Im not sure there is a science of arguing but there should be one if there isn't. Because it involves deconstructing the argument and reasoning, presenting your defence or offense.

Arguing sucks mostly because it's often a battle where one dies and the other survives - dies in as much as an defended reasoning cant be successfully defended. It also mostly sucks because arguments usually become emotionally charged as loosing weakens your position.

It's a tool essentially. One that can hurt and cripple creativity, confidence and will. Obviously there is the opposite which is to differentiate which path to follow, following the argument.

Arguing seems like an exploration into the reasonings presented by both parties. In my experience arguing is used more as form if social bullying - where arguing is a way to continually batter a defence. Many people use it to confused and put off opposing reasoning.
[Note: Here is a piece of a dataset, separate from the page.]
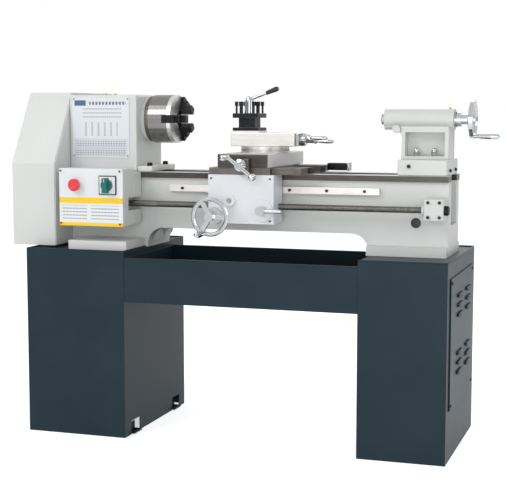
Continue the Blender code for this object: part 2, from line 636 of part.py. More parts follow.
def carriage(body, wheel, pinion, lever, nut):
    low = WAY_TOP + GAP
    saddle = box("saddle", (SADDLE_LEFT, SADDLE_FRONT, low), (SADDLE_RIGHT, 0.215, SADDLE_TOP), "iron", body)
    bridge = box("saddle_bridge", (BRIDGE_LEFT, APRON_FRONT, low), (BRIDGE_RIGHT, SADDLE_BACK, SADDLE_TOP))
    rear = box("saddle_rear", (SADDLE_LEFT, 0.345, low), (SADDLE_RIGHT, SADDLE_BACK, SADDLE_TOP))
    join(saddle, bridge, rear)
    back = APRON_BACK
    apron = box("apron", (APRON_LEFT, APRON_FRONT, APRON_BOTTOM), (APRON_RIGHT, back, WAY_TOP), "panel", body)
    wall = 0.010
    hollow = box(
        "apron_inside",
        (APRON_LEFT + wall, APRON_FRONT + wall, APRON_BOTTOM + wall),
        (APRON_RIGHT - wall, back - wall, WAY_TOP - wall),
    )
    cut(apron, hollow, screw_hole(APRON_LEFT - 0.02, 0.3))
    collars = (
        (WHEEL_X, WHEEL_HEIGHT, 0.009, 0.026, 0.022, 0.09),
        (BOSS_X, BOSS_HEIGHT, 0.008, 0.019, 0.008, 0.20),
        (HALFNUT_X, HALFNUT_HEIGHT, 0.008, HALFNUT_RADIUS, 0.006, 0.09),
    )
    for x, z, radius, collar, proud, deep in collars:
        join(apron, rod("collar", "Y", (x, APRON_FRONT - proud, z), collar, proud + 0.002, sides=40))
        cut(apron, rod("shaft_hole", "Y", (x, 0.02, z), radius + GAP, deep))
    at = (WHEEL_X, WHEEL_FRONT, WHEEL_HEIGHT)
    rim = hand_wheel("apron_handwheel", "Y", at, WHEEL_RADIUS, 0.0065, 0.015, 0.030, "chrome", wheel)
    join(rim, rod("wheel_shaft", "Y", (WHEEL_X, 0.02, WHEEL_HEIGHT), 0.009, 0.085))
    join(rim, rod("wheel_pinion", "Y", (WHEEL_X, 0.092, WHEEL_HEIGHT), 0.014, 0.012))
    angle = math.radians(250)
    reach = WHEEL_RADIUS - 0.007
    knob_at = (WHEEL_X + reach * math.cos(angle), 0, WHEEL_HEIGHT + reach * math.sin(angle))
    turned("wheel_handle", "Y", knob_at, grip_profile(0.0077, -0.062, 0.0105), "chrome", wheel)
    distance = math.hypot(BOSS_X - WHEEL_X, BOSS_HEIGHT - WHEEL_HEIGHT)
    shaft = rod("rack_pinion", "Y", (BOSS_X, APRON_FRONT - 0.010, BOSS_HEIGHT), 0.008, 0.120, "steel", pinion)
    teeth = RACK_TOP - RACK_HEIGHT - BOSS_HEIGHT - GAP
    face = BED_FRONT + WAY_LIP - RACK_THICK
    join(shaft, rod("pinion_teeth", "Y", (BOSS_X, face, BOSS_HEIGHT), teeth, 0.013))
    join(shaft, rod("pinion_gear", "Y", (BOSS_X, 0.092, BOSS_HEIGHT), distance - 0.014 - GAP, 0.012))
    handle = rod("half_nut_lever", "Y", (HALFNUT_X, 0.040, HALFNUT_HEIGHT), 0.008, 0.060, "chrome", lever)
    hub = rod("lever_hub", "Y", (HALFNUT_X, 0.036, HALFNUT_HEIGHT), 0.015, APRON_FRONT - 0.008 - 0.036)
    join(handle, hub, rod("lever_arm", "X", (HALFNUT_X, 0.046, HALFNUT_HEIGHT), 0.006, 0.068))
    z = SCREW_HEIGHT - 0.0085
    half = box("half_nut", (HALFNUT_X - 0.025, SCREW_FRONT - 0.016, z - 0.018), (HALFNUT_X + 0.025, SCREW_FRONT + 0.0195, z), "brass", nut)
    cut(half, rod("nut_thread", "X", (HALFNUT_X - 0.05, SCREW_FRONT, z), SCREW_RADIUS + 0.0007, 0.1))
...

But I sense that it can be learnt, as essentially it's a process of determining whether a reasoning correctly meets a criteria. It's then an iterative process of deciding whether the defence meets the criteria or doesn't. Often the reaction, if defence positions a weak counter is to explain and invalidate their reasoning until they give up or your argument suitably check-mates the defence, providing no alternative means to further qualify there defence.

There must be strategies to not loose sight of the goal(and indeed to have one).

The more I think about it the more angry I get at people who argue but the more I think it's a talent.